Pa. Rejects Cyber Charter Applicants, Citing For-Profits' Role
For the second consecutive year, the Pennsylvania Department of Education has denied all the applicants proposing to open new full-time virtual charter schools in the state.
One big factor in the rejections: The department believed that the purportedly independent boards of five of the six proposed schools were too closely tied to for-profit companies poised to receive contracts from the new schools if charters were granted.
Take the proposed Insight PA Cyber Charter School, which the department said would have relied on Herndon, Va.-based K12 Inc. for "all or a majority of the products and services needed to operate the proposed cyber charter school"—everything from curriculum to teacher training and recruitment to "turnkey management services."
The members of Insight PA's nonprofit board, the department wrote in its rejection letter, "were unable to provide responses to a majority of the programmatic questions" posed to them at a public hearing, and the information they submitted as part of their application suggested that "ultimate control of the school [lies] with K12 and not Insight PA."
The department offered a similar rationale for rejecting the application of Provost Academy Cyber Charter School, which proposed a similarly far-reaching contract with for-profit EdisonLearning, Inc., based in Knoxville, Tenn.
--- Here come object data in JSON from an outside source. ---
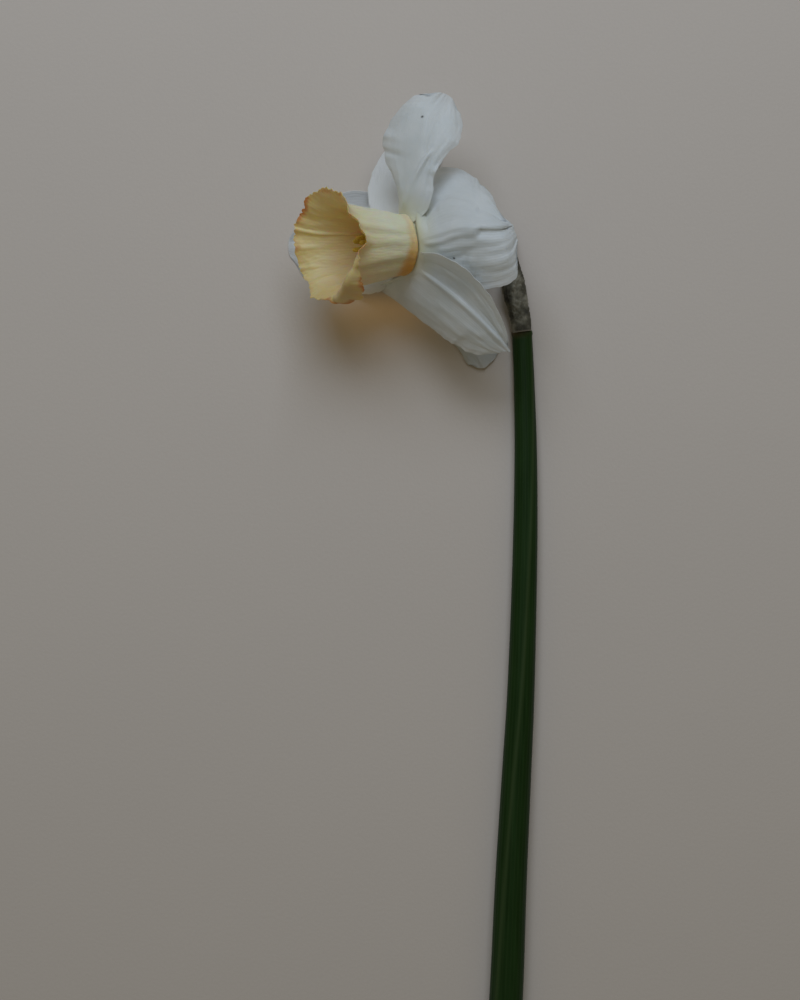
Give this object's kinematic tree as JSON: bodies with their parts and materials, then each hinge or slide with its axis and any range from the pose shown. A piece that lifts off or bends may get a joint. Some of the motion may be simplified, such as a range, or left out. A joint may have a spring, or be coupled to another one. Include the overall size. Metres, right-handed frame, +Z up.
{
  "type": "daffodil flower",
  "caption": "Cut daffodil lying on its side, with white petals, a yellow trumpet cup with a frilled rim, a papery sheath and a long green stem.",
  "frame": {"origin": "centre of the bounding box's underside, on the surface the flower lies on", "axes": "+Z up from the surface, +Y along the stem from its cut end towards the flower head, the cup opens towards -X and a little upwards"},
  "size_m": [0.0804, 0.356, 0.0488],
  "materials": {
    "petal": "thin white petal, satin, slightly translucent, with fine lengthwise veins",
    "cup": "soft yellow petal tissue, satin, orange at its foot and in spots on its frilled rim",
    "tube": "pale green-yellow, smooth",
    "ovary": "smooth fleshy green",
    "stem": "dark green, fleshy, with fine lengthwise ribs and a waxy sheen",
    "spathe": "dry papery grey-brown, wrinkled, matte",
    "filament": "pale yellow-green, smooth",
    "anther": "orange-yellow, powdery with pollen"
  },
  "bodies": {
    "root": {"anther_1": "anther", "anther_2": "anther", "anther_3": "anther", "anther_4": "anther", "anther_5": "anther", "anther_6": "anther", "corona": "cup", "filament_1": "filament", "filament_2": "filament", "filament_3": "filament", "filament_4": "filament", "filament_5": "filament", "filament_6": "filament", "ovary": "ovary", "pedicel": "ovary", "perianth_tube": "tube", "spathe": "spathe", "stem": "stem", "style": "filament", "tepal_inner_1": "petal", "tepal_inner_2": "petal", "tepal_inner_3": "petal", "tepal_outer_1": "petal", "tepal_outer_2": "petal", "tepal_outer_3": "petal"}
  },
  "joints": []
}
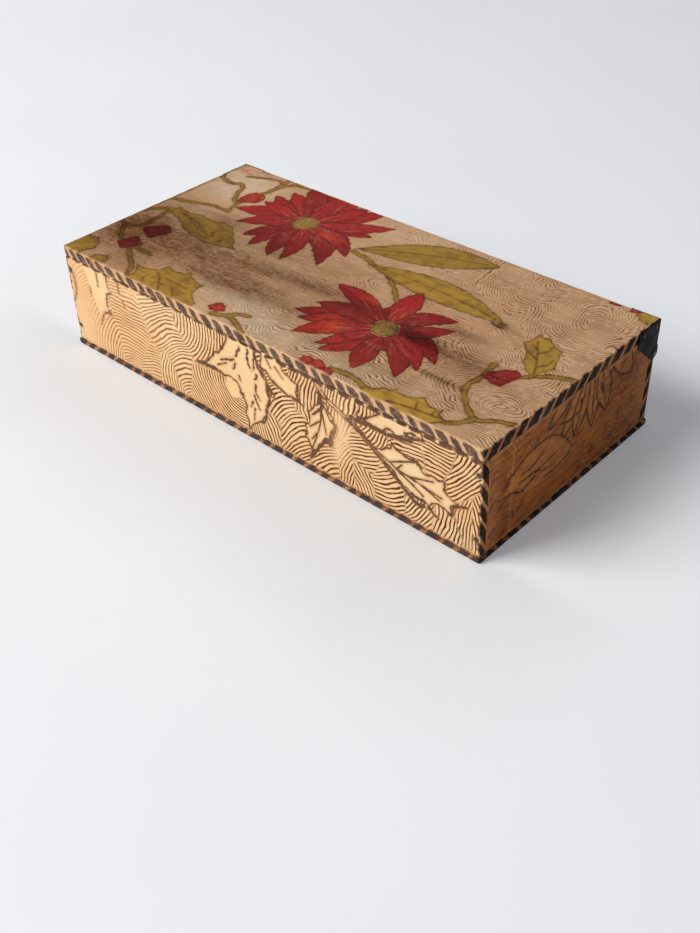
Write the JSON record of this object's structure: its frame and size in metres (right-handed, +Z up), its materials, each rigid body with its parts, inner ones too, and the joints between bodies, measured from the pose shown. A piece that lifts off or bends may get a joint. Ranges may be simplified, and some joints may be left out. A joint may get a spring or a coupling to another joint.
{
  "type": "hinged wooden box",
  "caption": "Long low wooden box with burned and stained flower decoration and a flat lid that turns on nails through bent sheet-metal hinge plates.",
  "frame": {"origin": "middle of the underside of the base", "axes": "+X along the length to the right as seen from the front, +Y from front to back, +Z up"},
  "size_m": [0.2944, 0.142, 0.063],
  "materials": {
    "lid_wood": "aged softwood with burned lines and worn stain, matt",
    "wall_wood": "aged softwood with burned lines and worn stain, low sheen",
    "base_wood": "plain aged softwood with a burned edge, matt",
    "hinge_sheet": "dull tarnished tinplate",
    "nail_iron": "dull worn wire nail"
  },
  "bodies": {
    "box": {"base_board": "base_wood", "front_panel": "wall_wood", "back_panel": "wall_wood", "left_end_panel": "wall_wood", "right_end_panel": "wall_wood", "front_left_nails": "nail_iron", "front_right_nails": "nail_iron", "back_left_nails": "nail_iron", "back_right_nails": "nail_iron", "base_front_nails": "nail_iron", "base_back_nails": "nail_iron", "base_left_nails": "nail_iron", "base_right_nails": "nail_iron", "left_pivot_nail": "nail_iron", "right_pivot_nail": "nail_iron"},
    "lid": {"lid_board": "lid_wood", "left_hinge_plate": "hinge_sheet", "right_hinge_plate": "hinge_sheet", "left_hinge_tacks": "nail_iron", "right_hinge_tacks": "nail_iron"}
  },
  "joints": [
    {"name": "lid_hinge", "type": "hinge", "parent": "box", "child": "lid", "pos_m": [0, 0.0676, 0.0444], "axis": [-1, 0, 0], "range_deg": [0, 105]}
  ]
}
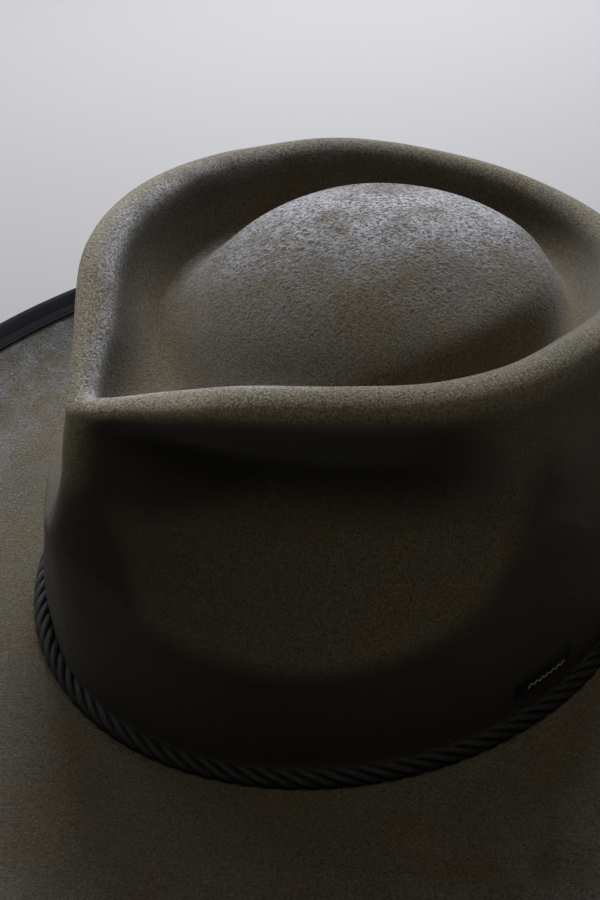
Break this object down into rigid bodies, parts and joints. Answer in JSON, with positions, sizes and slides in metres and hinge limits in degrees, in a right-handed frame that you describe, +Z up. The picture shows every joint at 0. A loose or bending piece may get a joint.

The department also questioned the relationships between the nonprofit boards and potential for-profit vendors of three of the other proposed cyber schools.
A bevy of other factors were also listed in the six rejection letters, including a lack of adequate information about everything from curriculum to technology support to facilities to student field trips.
A spokesman for the department of education declined to elaborate on the denials of the applications.
A spokesman for K12 Inc. referred questions to the Insight PA board, who responded through an attorney. In a written statement, Diana Moninger, the board president, defended the decision to select K12 as a service provider, writing that Insight PA's board is independent and has been "actively involved in every step of the application process and the school vision."
Moninger also served for at least four years as a board member of Pennsylvania Families for Public Cyber Schools, a nonprofit lobbying organization that has received substantial financial support from K12.
Pennsylvania has one of the most extensive networks of independently managed cyber charter schools in the country, with 14 such schools currently serving roughly 35,000 students. For-profits, including K12 and Connections Education, a division of publishing giant Pearson, play a major role in many of those existing schools. The companies have lobbied actively in the state capitol, where former K12 executive Charles Zogby now works as the state's budget secretary.
Critics accuse the online schools of draining funding from traditional districts. At the national level, even online-learning proponents have expressed reservations about the effectiveness of full-time online schools for most students.
In 2012-13, Pennsylvania's cybers received more than $350 million in taxpayer funds, money that was passed along from state's traditional districts, which are required by state law to pay the bulk of the tuition for each student living within their borders who attends a charter. That year, 498 of the Pennsylvania's 500 districts had students attending cybers.
Kate Shaw, the executive director of Philadelphia-based Research for Action, a nonprofit research organization that has been sharply critical of the cyber charter sector, hailed the rejections of new cyber applications this year and last as a step in the right direction.
"The fact that the department denied 14 proposed cyber charter schools ...is evidence of appropriate oversight during the application process," Shaw told Education Week via email.
The Pennsylvania legislature is currently considering controversial charter reform legislation that would likely reduce payments to cyber charters, among a host of other provisions. Related legislation has failed in each of the state's past three legislative sessions.
In November, the National Education Policy Center, a research and advocacy group housed at the University of Colorado in Boulder, issued a call for an overhaul of how full-time online charter schools are funded in states across the country.